I hiked down the trail to the 5-mile long ‘Spit’ that was exposed by the low-tide. Along the way a Spotted Towhee appeared along-side the road and flashed its spotted wings. At the shoreline I looked out into the distance and grabbed a few pics of the spit, and the shoreline to the west. Small rafts of Pigeon Guillemots were swimming 50-100 yds out from shore. Glaucous-winged Gulls and Caspian Terns flew up and down the shoreline. The miles of exposed mudflats were, unfortunately bare of any shorebird activity.
Hiking about 2 miles out I scoped the lighthouse area and found only Great Blue Herons and immature Bald Eagles roosting in the distance. Deciding not to continue on, I turned around and headed back toward the car.
As I reached the base of the spit I noticed that the small rafts of Pigeon Guillemots had converged into a single large raft that was now literally just a few feet from shore. As the black birds floated they opened their bright-red mouths and screamed out their cedar-waxwing-like ‘tseeeeeeeeeeeeeeee’ calls. A few birds waddled out onto shore and proceeded to mate for a few seconds before quickly scamper back into the water. It was a bit comical to watch as the incoming waves washed over them and send them down into the shoreline. One bird appeared to yell ‘hellllp!’ as it slid down a large wall of water. It was quite a rewarding moment for me as this was the first time I could get close enough to digiscope and photograph the birds after enduring several cruises where the birds could only be seen from scoping distance. I even managed a few images of the birds flapping their wings, giving opportunity to see their broken-white wing patches and dark underwings that separate them from the less-common Black Guillemots. Several hundred pics later, I headed back up the trail and to the car, where I headed back toward Seattle.
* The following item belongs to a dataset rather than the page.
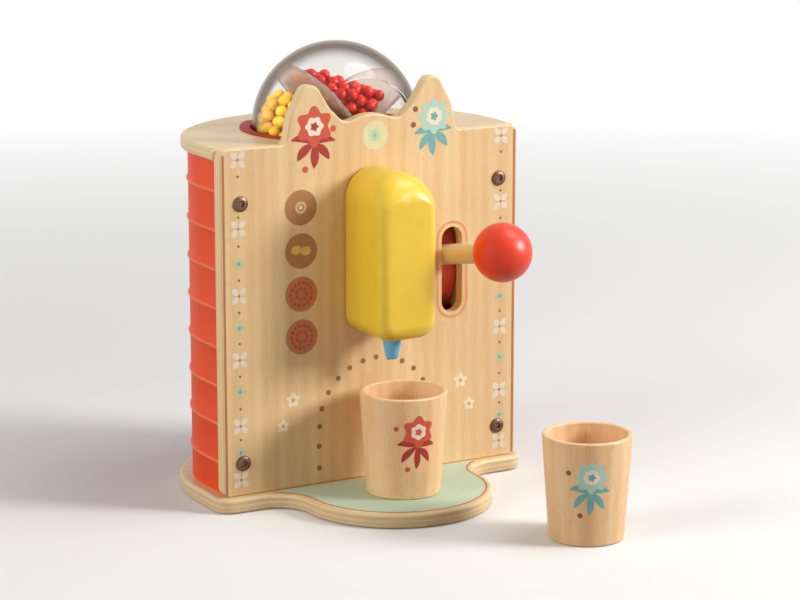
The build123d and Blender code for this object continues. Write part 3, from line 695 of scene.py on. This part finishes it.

As I left the refuge I spotted a California Quail out the passenger side window, but had to settle for a pic through the windshield as it ran just ahead of the car. Warbling Vireos, White-crowned Sparrows, Savannah and sooty-colored Song Sparrows were actively singing in the distance. By noon the California Poppies had opened into full-bloom and provided some nice pics with the Coolpix. I drove back to Bainbridge Island and took the ferry back to Seattle, and was back in the hotel room by 3pm. A couple hours worth of image-sorting and I was ready for dinner w/ the wife.Tomorrow I head to the Big Four Ice Caves west of Seattle in the Baker Mountain-Snoqualmie National Forest!